This particular paragraph seems to have been carried forward into the subsequent literature. Interestingly, the dating of the sponge at 400 BP was challenged in the early 1970s (but, as far as my quick review can tell, this re-assessment did not affect the above dating.) Lyons and Mielke 1973 in an interesting article observed some “spectaculat fauna emerging thought the basement ice south east of Ward Hunt Island” including arctic cod (some with flesh still attached) and siliceous psonges up to a foot in diameter. They obtained dates for these and for related mollusks at over 3400 BP and concluded that neoglacial readvance had exterminated this fauna ~3400 BP and that the siliceous sponge date of 400 BP was incorrect (which seems plausible). The mechanism by which these fauna get into the ice was interesting:

“thickening of the ice shelf until it touches ground and freezes onto the fossils; summer ablation at the surface combined with winter accretion at the bottom of the ice sheet sets up a mechanism whereby organic remains may be cycled upward through the ice”

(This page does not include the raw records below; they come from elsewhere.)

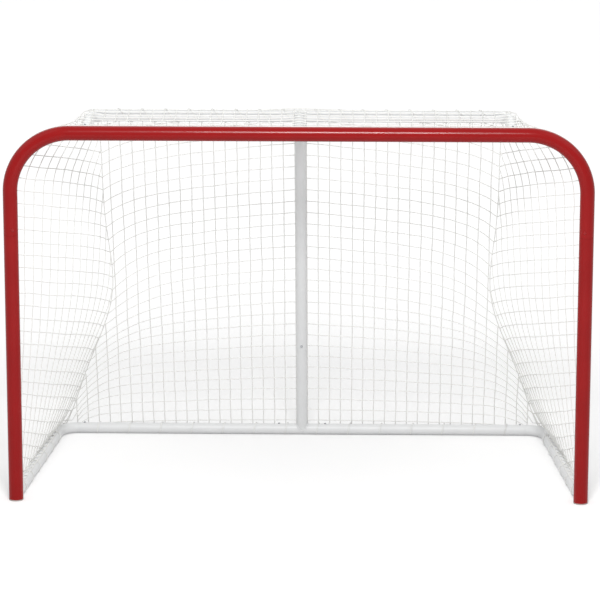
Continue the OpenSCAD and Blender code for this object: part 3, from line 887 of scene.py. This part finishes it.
top_rows = [net_front_y + TOP_MESH * (i + 1) for i in range(TOP_ROWS)]
top_lines, top_knots = [], []
for x in upright_xs:
    stops = with_halves([net_front_y, *top_rows, SHELF_Y])
    stops = [y for y in stops if top_half(y) > abs(x)]
    if abs(x) <= top_half(net_front_y) - TOP_SIDE_GAP and len(stops) > 1:
        top_lines.append([top_twine(x, y) for y in stops])
        top_knots += [top_twine(x, y) for y in stops if y in top_rows]
for y in [*top_rows, SHELF_Y]:
    top_lines.append([top_twine(x, y) for x in row_stops(top_half(y))])
front_line = [Vector((-x, net_front_y, top_z)) for x in np.linspace(arm_start.x, -arm_start.x, 61)]
panel("top_net_twine", top_lines, top_knots, [(front_line, EDGE_R)], "top_net")

# --- Lacing ---
# Soft white cord ties the net's edge to the white tubes: round the shelf's bar in one long
# spiral, and in single turns over the base tubes, which stand on the ice.
LACE_R = 0.0012
SHELF_PITCH, SHELF_REACH = 0.078, (0.035, 0.62)
SPIRAL_R, SPIRAL_SWAY = WHITE_R + 0.0045, 0.0006
TURN_ANGLES, TURN_R = (-30, 230), (WHITE_R + 0.0042, WHITE_R + 0.0016)
TURN_STEPS, ICE_GAP = 24, 0.0002
BAR_START, BAR_PITCH, BAR_SPAN, BAR_LEAN = 0.06, BACK_MESH * 0.95, (0.03, 0.8), 0.018
RAIL_START, RAIL_PITCH, RAIL_TURNS, RAIL_LEAN = 0.08, 0.118, 6, 0.02
cord = braid("soft_braided_lacing_cord", "ECECE9", "E0E0DD", pitch_mm=4.5, depth=0.6)


def laced(name, lines, node):
    """Cord along these lines, set on the frame in a node's place."""
    lacing = strands(name, lines, LACE_R, 8)
    lacing.data.materials.clear()
    lacing.data.materials.append(cord)
    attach(lacing, "frame")
    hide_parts(node)


def spiral(x0, x1, pitch):
    """Cord wound round the shelf's rear bar and over the net's twine that lies on it."""
    count = int(abs(x1 - x0) / pitch * TURN_STEPS)
    line = []
    for i in range(count + 1):
        x = x0 + (x1 - x0) * i / count
        a = 2 * math.pi * (x - x0) / pitch
        r = SPIRAL_R + SPIRAL_SWAY * math.sin(a)
        line.append(Vector((x, SHELF_Y + r * math.cos(a), BAR_Z + r * math.sin(a))))
    return line


inner, outer = SHELF_REACH
windings = [spiral(-outer, -inner, SHELF_PITCH), spiral(inner, outer, SHELF_PITCH)]
laced("shelf_lacing_cord", windings, "shelf_lacing")


def turn_over(centre, way, lean):
    """One turn over a base tube from the net's edge outside to the ice inside."""
    out = Vector((way.y, -way.x, 0))
    line = []
    for i in range(TURN_STEPS + 1):
        part = i / TURN_STEPS
        a, r = math.radians(between(TURN_ANGLES, part)), between(TURN_R, part)
        p = centre + out * (r * math.cos(a)) + Vector((0, 0, r * math.sin(a)))
        p += way * (lean * (part - 0.5))
        if p.z > LACE_R + ICE_GAP:
            line.append(p)
    return line


bar_turns = []
for k in range(2, 2 * upright_count, 3):
    x = -base_corner_x + BAR_START + k * BAR_PITCH
    if BAR_SPAN[0] < abs(x) < BAR_SPAN[1]:
        at = Vector((x, REAR_Y, RAIL_Z))
        bar_turns.append(turn_over(at, Vector((-1, 0, 0)), BAR_LEAN))
laced("rear_lacing_cord", bar_turns, "rear_lacing")
rail_turns = []
for k in range(RAIL_TURNS):
    at = Vector((-HALF_W, FRONT_Y)) + rail_way * (RAIL_START + RAIL_PITCH * k)
    at = Vector((at.x, at.y, RAIL_Z))
    rail_turns.append(turn_over(at, -rail_way.to_3d(), RAIL_LEAN))
laced("rail_lacing_cord", rail_turns + mirrored(rail_turns), "rail_lacing")

# --- Net clips ---
# Clips of moulded red plastic sit on the backs of the posts and the crossbar. Those on the posts
# hold the net's edge cord in a small eye. They are matt from the mould, with a soft grain.
CLIP_T, CLIP_W, CLIP_GAP = 0.0016, 0.012, 0.0002
CLIPS_ON_POST, POST_SEAM_Z = 6, 0.905
CLIPS_ON_BAR, BAR_REACH = 12, 0.66
POST_WRAP, BAR_WRAP, EYE_SWEEP = (-60, 60), (-66, 46), 300
clip_plastic = coated_steel(
    "moulded_red_clip_plastic",
    "A0171A",
    "941518",
    grain_mm=0.9,
    peel=0.3,
    roughness=0.42,
    shine=0.3,
)


def curl(mesh, centre, along, start, inner_r, sweep):
    """A band with its inner radius at inner_r, swept round an axis from the direction start."""
    side = along.normalized() * (CLIP_W / 2)
    corners = [
        mesh.verts.new(centre + start * r + side * way)
        for r, way in ((inner_r, -1), (inner_r, 1), (inner_r + CLIP_T, 1), (inner_r + CLIP_T, -1))
    ]
    face = mesh.faces.new(corners)
    bmesh.ops.spin(
        mesh,
        geom=[*corners, *face.edges, face],
        cent=centre,
        axis=along,
        angle=math.radians(sweep),
        steps=max(6, int(abs(sweep) / 10)),
        use_duplicate=False,
    )


def clips(name, node, places):
    """Joins clips. Each place is a point on the tube's axis, that axis, the way to its back, the
    turns from there to the band's two ends, and the middle of the eye or None."""
    mesh = bmesh.new()
    for centre, along, back, wrap, eye in places:
        start = Matrix.Rotation(math.radians(wrap[0]), 3, along) @ back
        curl(mesh, centre, along, start, RED_R + CLIP_GAP, wrap[1] - wrap[0])
        if eye:
            curl(mesh, eye, along, (centre - eye).normalized(), EDGE_R + CLIP_GAP, EYE_SWEEP)
    bmesh.ops.recalc_face_normals(mesh, faces=mesh.faces)
    piece = solid(name, mesh)
    piece.data.materials.append(clip_plastic)
    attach(piece, "frame")
    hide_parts(node)


UP, RIGHT, BACK = Vector((0, 0, 1)), Vector((1, 0, 0)), Vector((0, 1, 0))
post_places = []
for side in (-1, 1):
    for i in range(CLIPS_ON_POST):
        z = 2 * RAIL_Z + (i + 0.5) * (POST_SEAM_Z - 2 * RAIL_Z) / CLIPS_ON_POST
        eye = Vector((side * (HALF_W + OFF), net_front_y, z))
        post_places.append((Vector((side * HALF_W, FRONT_Y, z)), UP, BACK, POST_WRAP, eye))
clips("post_clips_moulded", "post_clips", post_places)
bar_places = [
    (Vector((x, FRONT_Y, BAR_Z)), RIGHT, BACK, BAR_WRAP, None)
    for x in np.linspace(-BAR_REACH, BAR_REACH, CLIPS_ON_BAR)
]
clips("crossbar_clips_moulded", "crossbar_clips", bar_places)

# --- Floor, studio and lights ---
# A plain white sweep. The lamps are wide and soft; the floor looks white to the camera and in
# reflections, and still takes the goal's shadow.
SWEEP_HALF = 30
BOX_SIZE, BOX_WATTS = 1.1, 180
BOX_PLACE, BOX_AIM = Vector((0.1, -4.2, 4.25)), Vector((0, -0.4, 0.65))
SUN_SPREAD, SUN_STRENGTH = 50, 0.3
floor_mesh = bmesh.new()
bmesh.ops.create_grid(floor_mesh, x_segments=1, y_segments=1, size=SWEEP_HALF)
floor = solid("floor", floor_mesh)
floor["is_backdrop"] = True
bpy.context.scene.view_settings.view_transform = "Standard"
sweep = finish_called("white_studio_sweep")
seen = add(sweep, "LightPath")
seen_or_mirrored = add(
    sweep,
    "Math",
    {0: (seen, "Is Camera Ray"), 1: (seen, "Is Glossy Ray")},
    operation="MAXIMUM",
)
seen_at_all = add(
    sweep,
    "Math",
    {0: (seen_or_mirrored, 0), 1: (seen, "Is Transmission Ray")},
    operation="MAXIMUM",
)
floor_place = add(sweep, "TexCoord")
away = add(sweep, "VectorMath", {0: (floor_place, "Object")}, operation="LENGTH")
fall_off = add(sweep, "MapRange", {"Value": (away, "Value"), 1: 0.2, 2: 3.5, 3: 0.17, 4: 0.45})
lift = add(sweep, "Math", {0: (seen_at_all, 0), 1: (fall_off, 0)}, operation="MULTIPLY")
glow = add(sweep, "Emission", {"Color": (1, 1, 1, 1), "Strength": (lift, 0)})
matt = add(sweep, "BsdfDiffuse", {"Color": linear("E6E6E6")})
both = add(sweep, "AddShader", {0: (glow, 0), 1: (matt, 0)})
add(sweep, "OutputMaterial", {"Surface": (both, 0)})
floor.data.materials.append(sweep)

world = bpy.data.worlds.new("studio")
bpy.context.scene.world = world
world.use_nodes = True
world.node_tree.nodes.clear()
path = add(world, "LightPath")
sharp_rays = add(
    world,
    "Math",
    {0: (path, "Is Camera Ray"), 1: (path, "Is Glossy Ray")},
    operation="MAXIMUM",
)
white_rays = add(
    world,
    "Math",
    {0: (sharp_rays, 0), 1: (path, "Is Transmission Ray")},
    operation="MAXIMUM",
)
room = add(world, "Background", {"Color": (1, 1, 1, 1), "Strength": 0.5})
white = add(world, "Background", {"Color": (1, 1, 1, 1), "Strength": 1.0})
mixed = add(world, "MixShader", {0: (white_rays, 0), 1: (room, 0), 2: (white, 0)})
add(world, "OutputWorld", {"Surface": (mixed, 0)})


def soft_sun(name, azimuth, elevation):
    """A wide lamp far off: azimuth 0 is straight in front of the mouth, 90 is to its right."""
    lamp = bpy.data.lights.new(name, "SUN")
    lamp.energy = SUN_STRENGTH
    lamp.angle = math.radians(SUN_SPREAD)
    holder = placed(name, lamp)
    a, e = math.radians(azimuth), math.radians(elevation)
    way = Vector((math.sin(a) * math.cos(e), -math.cos(a) * math.cos(e), math.sin(e)))
    holder.rotation_mode = "QUATERNION"
    holder.rotation_quaternion = way.to_track_quat("Z", "Y")


box = bpy.data.lights.new("front_softbox", "AREA")
box.shape = "SQUARE"
box.size = BOX_SIZE
box.energy = BOX_WATTS
box_holder = placed("front_softbox", box)
box_holder.location = BOX_PLACE
box_holder.rotation_mode = "QUATERNION"
box_holder.rotation_quaternion = (BOX_PLACE - BOX_AIM).to_track_quat("Z", "Y")
soft_sun("left_softbox", azimuth=-70, elevation=48)
soft_sun("right_softbox", azimuth=70, elevation=48)
soft_sun("back_softbox", azimuth=180, elevation=30)

low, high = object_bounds()
{"cad": [list(cad_low), list(cad_high)], "visual": [list(low), list(high)]}
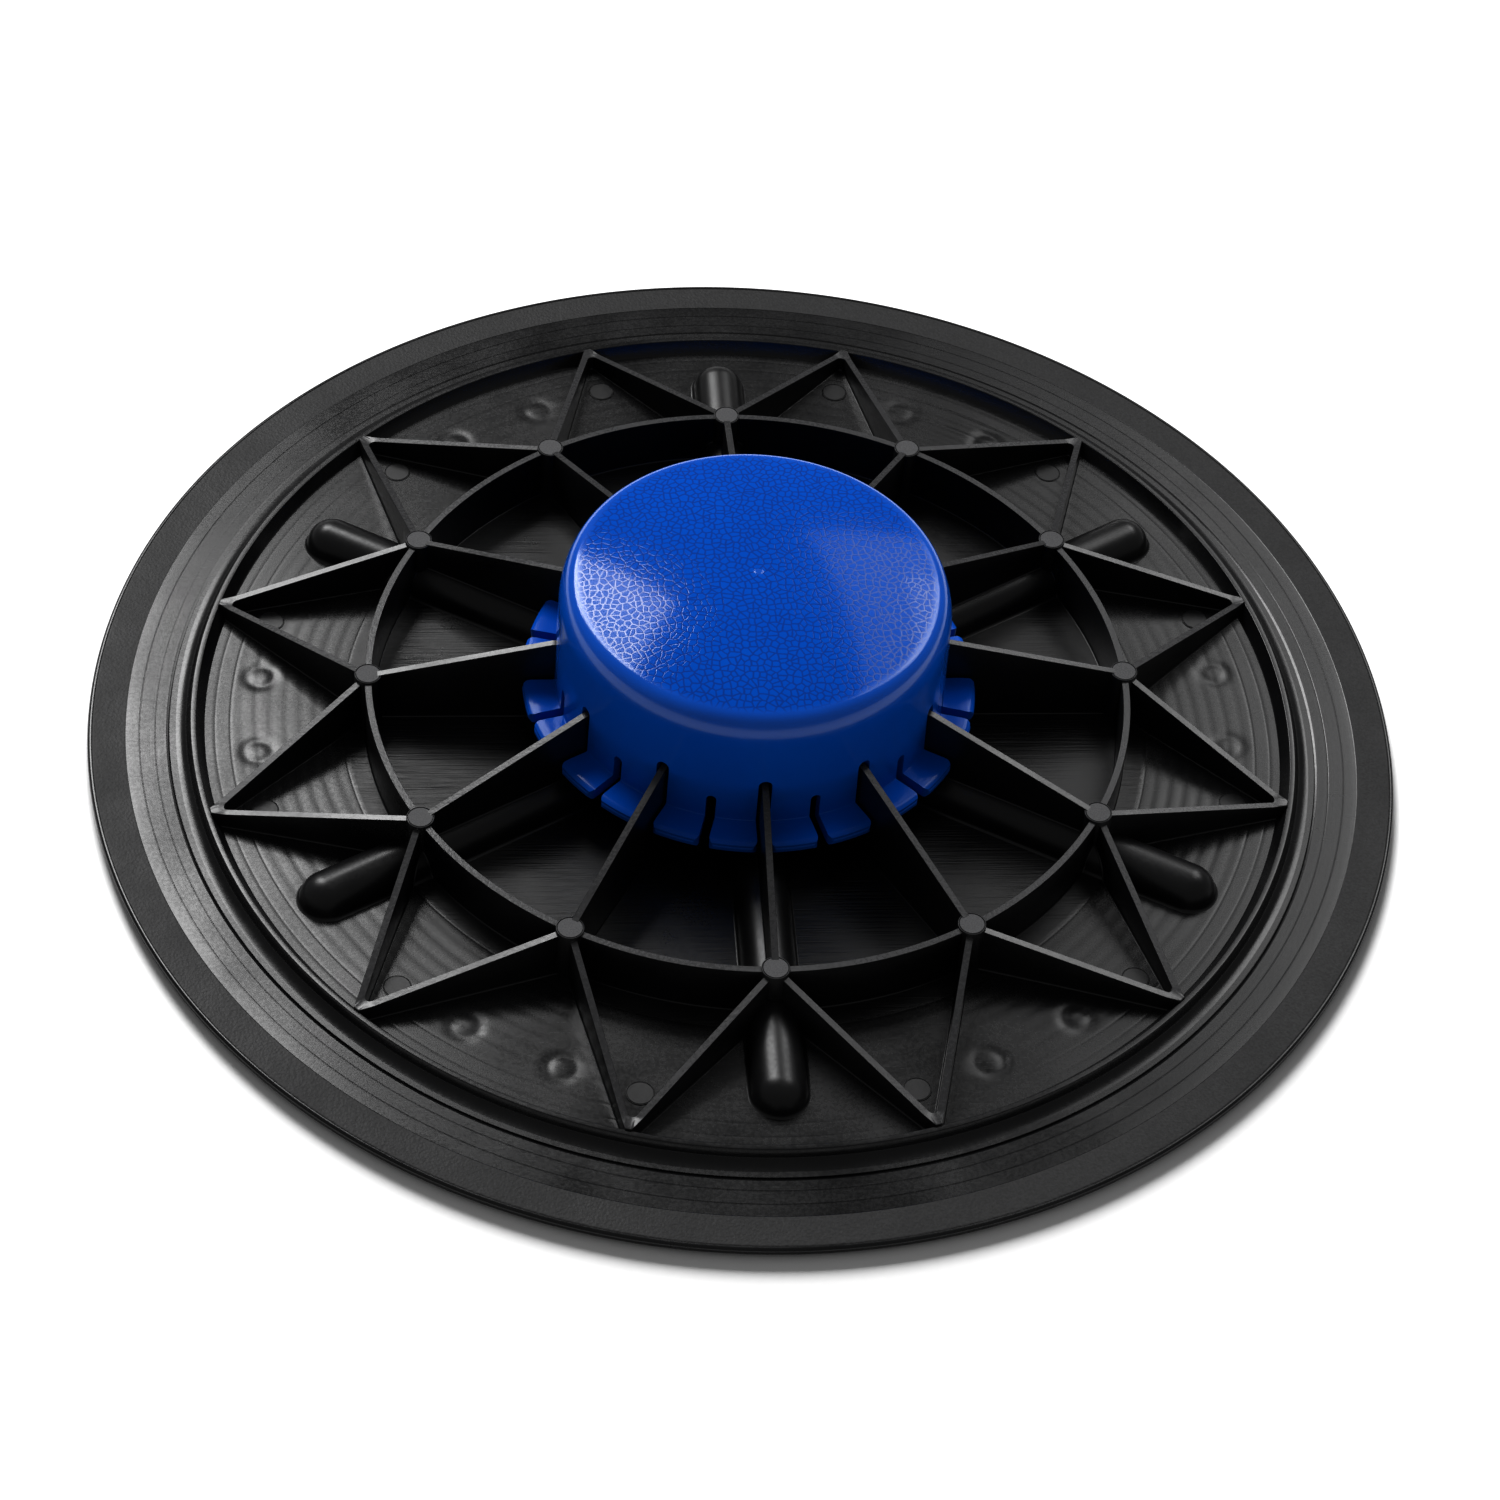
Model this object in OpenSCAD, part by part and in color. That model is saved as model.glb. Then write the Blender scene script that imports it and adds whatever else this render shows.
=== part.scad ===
// Balance dome trainer: a round, rib-backed platform that tips on a lift-off dome.
// It lies on its standing face with the dome up. The origin is the centre of that face.

/* [Platform] */
// Overall diameter of the platform
platform_d = 400; // [380:2:420]
// Thickness of the deck plate
deck_t = 2.4; // [2:0.2:3]
// Height of the grip pattern that the deck rests on
grip_h = 0.8; // [0.6:0.1:1]
// Width of the flat outer band
band_w = 24.6; // [22:0.2:27]
// Width of the band's raised outer part
band_outer_w = 11.4; // [10:0.2:13]
// Height of the band's outer edge above the rest plane
rim_h = 3.6; // [3.4:0.1:4]

/* [Ridge] */
// Height of the annular ridge above the rest plane
ridge_h = 7.4; // [6.5:0.1:8.5]
// Width of the ridge's flat top
ridge_w = 1.8; // [1.4:0.1:2.4]
// Distance from the ridge's top out to the band
cove_w = 6.4; // [6:0.1:7]
// Radius of the hollow between the ridge and the band
cove_r = 5; // [4.6:0.1:5.4]

/* [Ribs] */
// Number of radial ribs, and of star points
rib_n = 12; // [12]
// Thickness of the ribs
rib_t = 2.1; // [1.6:0.1:2.4]
// Radius of the circle of posts and of the ring rib
post_r = 115.4; // [112:0.2:118]
// Diameter of the posts
post_d = 8.2; // [7:0.2:9]
// Rise of the ribs towards the centre, per millimetre
rib_rise = 0.25; // [0.22:0.01:0.27]

/* [Channels] */
// Outer radius of a foot channel's half-round back
channel_r = 8.15; // [7:0.05:9]
// Wall of a foot channel
channel_t = 2.2; // [1.8:0.1:2.6]
// Radius where the channels begin
channel_start = 48; // [44:1:56]
// Radius where the channels end
channel_end = 155; // [152:0.5:158]

/* [Dome] */
// Outer radius of the dome's wall at the level of the rest plane
dome_r = 60; // [58:0.2:62]
// Inward lean of the wall, per millimetre of height
dome_draft = 0.04; // [0.02:0.01:0.06]
// Wall of the dome
dome_t = 3; // [2.6:0.1:3.4]
// Height where the rounded edge of the crown begins
crown_z = 53.4; // [50:0.2:56]
// Radius of the rounded edge of the crown
crown_edge_r = 7; // [5:0.5:9]
// Height of the crown above its rounded edge
crown_rise = 3.6; // [2:0.2:5]
// Radial reach of the feet below the wall
foot_reach = 9.6; // [8:0.2:10]
// Height of the feet's underside
foot_z = 16; // [14:0.5:17]
// Thickness of the feet at their outer edge
foot_t = 2.6; // [2.4:0.1:3]
// Width of the slots that sit on the ribs
deep_slot_w = 4; // [3.6:0.1:4.4]
// Width of the slots of the taller setting
shallow_slot_w = 3; // [2.8:0.1:3.4]
// Height difference between the two settings
setting_step = 8; // [6:0.5:9]

/* [Socket] */
// Outer diameter of the hub socket
socket_od = 24; // [22:0.5:28]
// Diameter of the dome's spigot
spigot_d = 15.4; // [14:0.2:17]
// Radial play between the spigot and the socket
spigot_play = 0.3; // [0.2:0.05:0.4]

/* [Grip pattern] */
// Radius of the inner ring under the deck
inner_ring_r = 36; // [30:1:42]
// Radius of the outer ring under the deck
outer_ring_r = 162; // [160:0.5:165]
// Width of the rings and arcs
grip_w = 3; // [2.4:0.2:4]

/* [Hidden] */
$fn = 96;
ring_fn = 180;
pitch = 360 / rib_n;
channel_n = rib_n / 2;
platform_r = platform_d / 2;
deck_top = grip_h + deck_t;
deck_r = platform_r - band_w;

// Edge radii of the band, and the small steps across its top
band_lower_r = 1.3;
band_upper_r = 1.1;
band_step = 0.3;
crease_h = 0.4;
crease_w = 0.5;

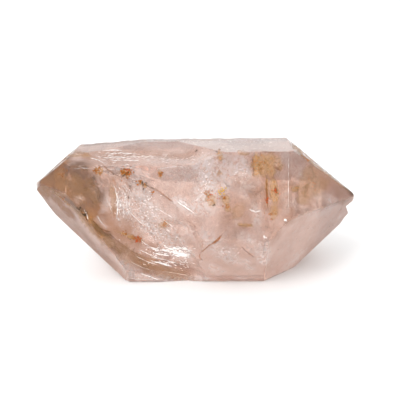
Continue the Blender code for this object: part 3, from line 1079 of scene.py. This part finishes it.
# The light: an even white room, brighter in a wide zone high at the left front, with a small
# bright lamp in its middle. The camera itself sees a plain white backdrop.
ROOM_LIGHT = 0.88
LAMP_ZONE_LIGHT = 1.5
LAMP_ZONE = (0.35, 0.97)
LAMP_LIGHT = 9
LAMP_RIM = 0.96
BACKDROP_LIGHT = 1.1
WHITE = (1, 1, 1, 1)
LAMP_DIRECTION = Vector((-0.45, -0.50, 0.74)).normalized()
room = bpy.data.worlds.new("white_room")
room.use_nodes = True
background = room.node_tree.nodes["Background"]
add, join = tools_for(room.node_tree)
toward_lamp = add("ShaderNodeVectorMath", operation="DOT_PRODUCT")
toward_lamp.inputs[1].default_value = LAMP_DIRECTION
join(add("ShaderNodeTexCoord").outputs["Generated"], toward_lamp.inputs[0])
nearness = toward_lamp.outputs["Value"]
wide = span(add, join, nearness, *LAMP_ZONE, ROOM_LIGHT, LAMP_ZONE_LIGHT)
bright = span(add, join, nearness, LAMP_RIM, 1, 0, LAMP_LIGHT)
light = calculate(add, join, "ADD", wide, bright)
seen = add("ShaderNodeMix", data_type="FLOAT")
join(add("ShaderNodeLightPath").outputs["Is Camera Ray"], seen.inputs[0])
join(light, seen.inputs[2])
seen.inputs[3].default_value = BACKDROP_LIGHT
join(seen.outputs[0], background.inputs["Strength"])
background.inputs["Color"].default_value = WHITE
bpy.context.scene.world = room

# The camera: in front of the stone and a little above it, close up, as the photograph was taken.
# Light may bend and pass many times in the clear stone before it is lost.
NEAREST, FARTHEST = 0.005, 10
BRIGHTEST_BOUNCE = 6
BOUNCES = 24
FILMS_PASSED = 48
camera_data = bpy.data.cameras.new("camera")
camera_data.lens = LENS
camera_data.sensor_width = SENSOR
camera_data.clip_start = NEAREST
camera_data.clip_end = FARTHEST
camera = put_in_scene("camera", camera_data)
camera.location = camera_place
camera.rotation_mode = "QUATERNION"
camera.rotation_quaternion = camera_turn
scene = bpy.context.scene
scene.camera = camera
scene.view_settings.view_transform = "Standard"
scene.cycles.use_denoising = True
scene.cycles.sample_clamp_indirect = BRIGHTEST_BOUNCE
scene.cycles.max_bounces = BOUNCES
scene.cycles.transmission_bounces = BOUNCES
scene.cycles.transparent_max_bounces = FILMS_PASSED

Lyons et al 1972 concluded that the Ward Hunt ice rises were all younger than the end of the most recent ablation period (1600? years). They noted:

It is curious however that the ice shelf stratigraphy as we now understand it does not record the climatic optimum bracketed by Dansgaard and others 1969 between 1450 and 810 years ago. Accepting the 1600 year date for the dust, means, as we have pointed out at Camp Creek, that most of the build up of these ice rises must be younger than 1600 years. Dansgaard’s results further suggest that major ice shelf growth probably occurred between 1000 and 150 years ago.

Questions:

As always, these sorts of articles raise lots of interesting questions.

(1) There is some medieval driftwood – what’s the story behind it? It’s not really explained in these articles.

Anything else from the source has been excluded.